## Begin Data extract

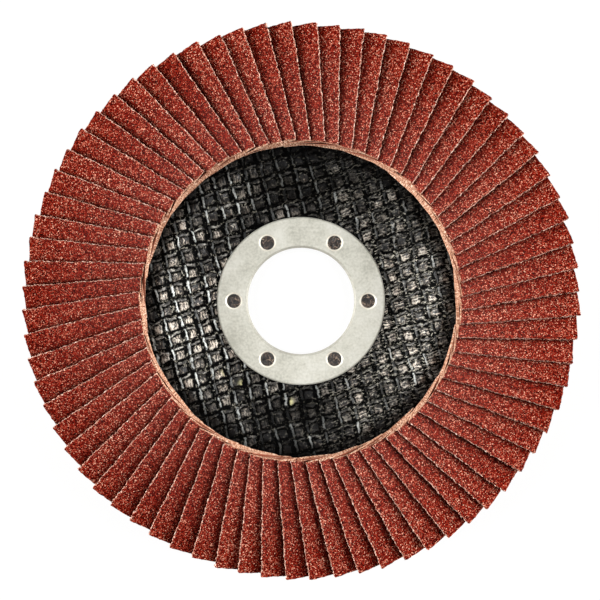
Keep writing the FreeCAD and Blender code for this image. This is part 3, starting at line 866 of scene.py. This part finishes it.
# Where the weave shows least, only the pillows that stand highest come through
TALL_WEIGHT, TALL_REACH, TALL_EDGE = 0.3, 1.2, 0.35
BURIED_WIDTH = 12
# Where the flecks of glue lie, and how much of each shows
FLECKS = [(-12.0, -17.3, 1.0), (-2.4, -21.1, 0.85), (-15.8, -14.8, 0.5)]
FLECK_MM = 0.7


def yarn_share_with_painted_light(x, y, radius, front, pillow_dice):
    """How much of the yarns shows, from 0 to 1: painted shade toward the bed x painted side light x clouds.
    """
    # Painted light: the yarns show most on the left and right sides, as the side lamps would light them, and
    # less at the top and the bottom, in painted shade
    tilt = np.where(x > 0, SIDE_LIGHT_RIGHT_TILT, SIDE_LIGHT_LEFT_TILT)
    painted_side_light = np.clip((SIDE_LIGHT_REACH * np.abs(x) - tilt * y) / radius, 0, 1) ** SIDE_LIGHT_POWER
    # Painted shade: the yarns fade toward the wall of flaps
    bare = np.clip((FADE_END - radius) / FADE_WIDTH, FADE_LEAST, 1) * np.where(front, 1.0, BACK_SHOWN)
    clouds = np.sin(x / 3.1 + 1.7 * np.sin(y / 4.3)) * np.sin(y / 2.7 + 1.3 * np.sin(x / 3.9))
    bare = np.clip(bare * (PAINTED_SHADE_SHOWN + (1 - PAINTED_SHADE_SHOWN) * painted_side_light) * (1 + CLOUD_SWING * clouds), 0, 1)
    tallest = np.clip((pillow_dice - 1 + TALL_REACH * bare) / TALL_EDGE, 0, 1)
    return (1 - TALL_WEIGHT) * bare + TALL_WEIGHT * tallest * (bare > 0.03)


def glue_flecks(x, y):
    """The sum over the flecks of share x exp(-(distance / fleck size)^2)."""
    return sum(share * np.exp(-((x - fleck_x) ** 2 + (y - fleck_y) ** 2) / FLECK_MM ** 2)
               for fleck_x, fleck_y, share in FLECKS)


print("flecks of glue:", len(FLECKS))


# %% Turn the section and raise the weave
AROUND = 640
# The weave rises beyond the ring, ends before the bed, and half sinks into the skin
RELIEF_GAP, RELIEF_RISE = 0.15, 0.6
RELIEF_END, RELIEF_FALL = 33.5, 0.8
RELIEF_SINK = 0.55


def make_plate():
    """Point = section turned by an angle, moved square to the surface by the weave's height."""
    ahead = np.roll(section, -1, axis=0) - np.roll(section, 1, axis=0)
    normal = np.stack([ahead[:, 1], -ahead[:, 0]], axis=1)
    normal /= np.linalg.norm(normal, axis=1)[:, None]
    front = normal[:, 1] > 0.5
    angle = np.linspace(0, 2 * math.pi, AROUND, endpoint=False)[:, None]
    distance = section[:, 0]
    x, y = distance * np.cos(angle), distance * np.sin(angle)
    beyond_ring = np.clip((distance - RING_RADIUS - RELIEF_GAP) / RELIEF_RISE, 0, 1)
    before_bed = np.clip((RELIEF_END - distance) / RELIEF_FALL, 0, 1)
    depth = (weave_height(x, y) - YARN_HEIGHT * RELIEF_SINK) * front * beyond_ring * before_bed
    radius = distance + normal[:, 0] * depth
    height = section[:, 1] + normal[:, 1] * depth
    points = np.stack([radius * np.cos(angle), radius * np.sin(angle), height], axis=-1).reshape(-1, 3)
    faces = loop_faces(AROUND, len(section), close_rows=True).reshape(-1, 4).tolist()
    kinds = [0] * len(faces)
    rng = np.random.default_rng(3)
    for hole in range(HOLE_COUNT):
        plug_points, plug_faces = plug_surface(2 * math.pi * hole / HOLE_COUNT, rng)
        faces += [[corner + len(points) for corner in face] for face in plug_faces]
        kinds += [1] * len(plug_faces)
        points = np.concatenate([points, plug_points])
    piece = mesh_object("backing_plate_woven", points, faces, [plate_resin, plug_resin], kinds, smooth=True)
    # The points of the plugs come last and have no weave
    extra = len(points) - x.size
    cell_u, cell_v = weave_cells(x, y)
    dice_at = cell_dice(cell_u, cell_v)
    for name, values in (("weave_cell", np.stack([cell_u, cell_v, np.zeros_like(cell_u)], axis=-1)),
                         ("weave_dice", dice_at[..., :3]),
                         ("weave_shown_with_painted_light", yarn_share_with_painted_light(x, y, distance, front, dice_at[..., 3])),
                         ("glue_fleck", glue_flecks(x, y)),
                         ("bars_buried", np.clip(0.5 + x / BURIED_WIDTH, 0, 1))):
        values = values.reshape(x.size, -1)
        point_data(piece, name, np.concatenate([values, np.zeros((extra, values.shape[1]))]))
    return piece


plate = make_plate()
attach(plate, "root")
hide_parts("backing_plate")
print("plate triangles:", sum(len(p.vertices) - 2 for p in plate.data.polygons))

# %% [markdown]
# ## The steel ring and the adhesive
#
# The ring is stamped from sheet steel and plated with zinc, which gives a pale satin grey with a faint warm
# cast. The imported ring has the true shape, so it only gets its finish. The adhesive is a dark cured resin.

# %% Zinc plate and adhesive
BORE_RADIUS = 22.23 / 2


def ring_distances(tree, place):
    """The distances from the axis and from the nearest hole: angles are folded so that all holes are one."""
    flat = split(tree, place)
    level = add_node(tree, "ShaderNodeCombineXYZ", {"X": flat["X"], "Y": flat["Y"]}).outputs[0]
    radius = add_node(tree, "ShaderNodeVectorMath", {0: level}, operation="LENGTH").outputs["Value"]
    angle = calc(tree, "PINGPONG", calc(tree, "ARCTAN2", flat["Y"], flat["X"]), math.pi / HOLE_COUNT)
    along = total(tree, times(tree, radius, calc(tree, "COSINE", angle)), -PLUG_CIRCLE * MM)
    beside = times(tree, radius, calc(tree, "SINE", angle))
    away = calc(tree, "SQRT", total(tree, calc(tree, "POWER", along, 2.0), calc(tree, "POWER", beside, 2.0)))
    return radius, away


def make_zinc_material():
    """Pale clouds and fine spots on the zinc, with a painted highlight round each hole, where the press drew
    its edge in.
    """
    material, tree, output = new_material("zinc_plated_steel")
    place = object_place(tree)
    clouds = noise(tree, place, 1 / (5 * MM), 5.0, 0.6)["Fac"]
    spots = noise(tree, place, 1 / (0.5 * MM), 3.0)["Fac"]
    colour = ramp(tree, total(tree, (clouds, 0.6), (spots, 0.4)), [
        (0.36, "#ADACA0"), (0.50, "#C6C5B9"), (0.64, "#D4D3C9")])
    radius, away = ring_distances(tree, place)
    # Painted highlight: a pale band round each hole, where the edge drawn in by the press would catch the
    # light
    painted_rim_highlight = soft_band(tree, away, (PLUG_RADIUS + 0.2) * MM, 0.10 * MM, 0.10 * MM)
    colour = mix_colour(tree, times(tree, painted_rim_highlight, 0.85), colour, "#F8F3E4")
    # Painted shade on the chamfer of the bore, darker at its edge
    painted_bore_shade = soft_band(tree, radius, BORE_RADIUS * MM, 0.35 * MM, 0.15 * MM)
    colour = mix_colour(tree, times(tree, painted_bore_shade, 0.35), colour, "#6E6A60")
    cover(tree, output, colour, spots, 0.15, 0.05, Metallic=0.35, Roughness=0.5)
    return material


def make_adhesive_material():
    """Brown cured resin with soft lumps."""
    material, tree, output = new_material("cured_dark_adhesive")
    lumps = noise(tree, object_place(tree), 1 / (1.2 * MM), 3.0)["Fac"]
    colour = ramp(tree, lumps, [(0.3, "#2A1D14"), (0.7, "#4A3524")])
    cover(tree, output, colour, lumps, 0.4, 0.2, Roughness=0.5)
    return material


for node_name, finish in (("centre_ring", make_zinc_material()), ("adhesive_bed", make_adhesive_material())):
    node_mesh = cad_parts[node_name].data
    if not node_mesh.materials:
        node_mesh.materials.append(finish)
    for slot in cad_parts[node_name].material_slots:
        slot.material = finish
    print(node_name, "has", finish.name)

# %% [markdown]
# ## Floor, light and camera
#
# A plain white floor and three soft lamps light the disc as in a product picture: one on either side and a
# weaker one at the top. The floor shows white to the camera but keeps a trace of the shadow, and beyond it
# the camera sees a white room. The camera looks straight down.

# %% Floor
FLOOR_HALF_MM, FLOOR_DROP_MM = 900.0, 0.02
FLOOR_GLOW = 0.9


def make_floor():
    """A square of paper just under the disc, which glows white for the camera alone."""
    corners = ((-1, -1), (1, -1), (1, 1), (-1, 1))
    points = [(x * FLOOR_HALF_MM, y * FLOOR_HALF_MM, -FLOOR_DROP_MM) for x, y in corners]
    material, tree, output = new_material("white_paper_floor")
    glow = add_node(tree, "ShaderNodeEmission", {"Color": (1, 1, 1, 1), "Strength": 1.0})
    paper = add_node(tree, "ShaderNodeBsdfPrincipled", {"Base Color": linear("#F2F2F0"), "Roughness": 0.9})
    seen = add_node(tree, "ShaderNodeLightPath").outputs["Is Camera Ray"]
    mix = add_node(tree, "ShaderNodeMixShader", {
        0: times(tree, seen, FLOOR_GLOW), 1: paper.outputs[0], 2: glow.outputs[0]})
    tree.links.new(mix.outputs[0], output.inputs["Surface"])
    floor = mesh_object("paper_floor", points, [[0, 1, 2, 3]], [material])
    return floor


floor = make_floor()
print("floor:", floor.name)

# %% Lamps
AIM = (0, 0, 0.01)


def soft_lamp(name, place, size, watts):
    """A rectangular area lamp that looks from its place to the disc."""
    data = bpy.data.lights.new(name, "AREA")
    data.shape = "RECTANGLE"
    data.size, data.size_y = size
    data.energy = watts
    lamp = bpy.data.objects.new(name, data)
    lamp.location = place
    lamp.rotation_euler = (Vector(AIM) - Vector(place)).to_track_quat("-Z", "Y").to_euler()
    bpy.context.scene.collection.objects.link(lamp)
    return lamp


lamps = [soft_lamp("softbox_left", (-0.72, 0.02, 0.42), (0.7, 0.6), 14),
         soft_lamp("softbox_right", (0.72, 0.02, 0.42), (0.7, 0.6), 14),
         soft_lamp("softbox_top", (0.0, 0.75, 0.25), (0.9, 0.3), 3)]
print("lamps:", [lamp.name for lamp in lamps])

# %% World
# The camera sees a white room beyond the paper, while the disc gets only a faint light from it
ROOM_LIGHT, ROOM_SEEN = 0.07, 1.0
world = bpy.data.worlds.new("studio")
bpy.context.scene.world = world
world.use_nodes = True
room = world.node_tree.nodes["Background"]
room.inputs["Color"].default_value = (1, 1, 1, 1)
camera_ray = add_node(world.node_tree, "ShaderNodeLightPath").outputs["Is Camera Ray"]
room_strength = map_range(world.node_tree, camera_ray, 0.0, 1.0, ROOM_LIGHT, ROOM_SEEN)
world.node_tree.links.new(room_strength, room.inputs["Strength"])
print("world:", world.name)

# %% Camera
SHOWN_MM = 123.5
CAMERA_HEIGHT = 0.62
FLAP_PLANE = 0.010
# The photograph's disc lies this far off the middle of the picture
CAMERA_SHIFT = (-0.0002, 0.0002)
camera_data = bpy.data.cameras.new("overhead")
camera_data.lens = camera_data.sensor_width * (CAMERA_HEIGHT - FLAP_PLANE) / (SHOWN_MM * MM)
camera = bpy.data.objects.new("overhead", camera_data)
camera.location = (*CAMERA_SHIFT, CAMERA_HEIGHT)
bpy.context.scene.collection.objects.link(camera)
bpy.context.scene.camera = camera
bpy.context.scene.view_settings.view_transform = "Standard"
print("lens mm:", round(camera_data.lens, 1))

## End Data extract

Give back exactly the material above from its opening line to the line bearing "FLECK_MM = 0.7".

#### Complete response:
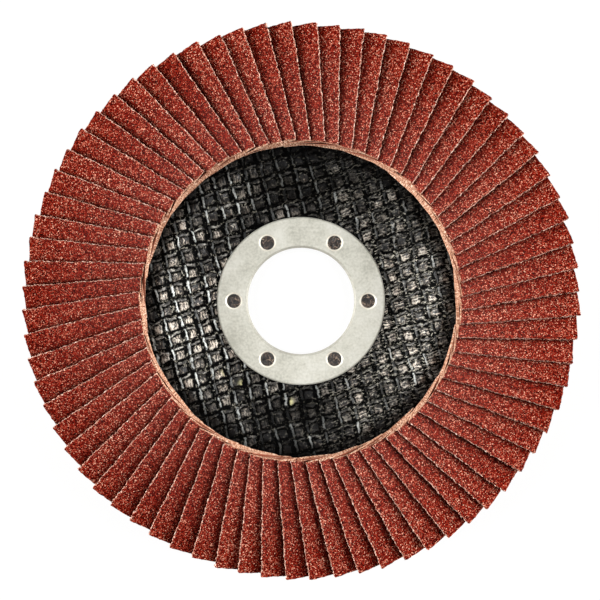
Keep writing the FreeCAD and Blender code for this image. This is part 3, starting at line 866 of scene.py. This part finishes it.
# Where the weave shows least, only the pillows that stand highest come through
TALL_WEIGHT, TALL_REACH, TALL_EDGE = 0.3, 1.2, 0.35
BURIED_WIDTH = 12
# Where the flecks of glue lie, and how much of each shows
FLECKS = [(-12.0, -17.3, 1.0), (-2.4, -21.1, 0.85), (-15.8, -14.8, 0.5)]
FLECK_MM = 0.7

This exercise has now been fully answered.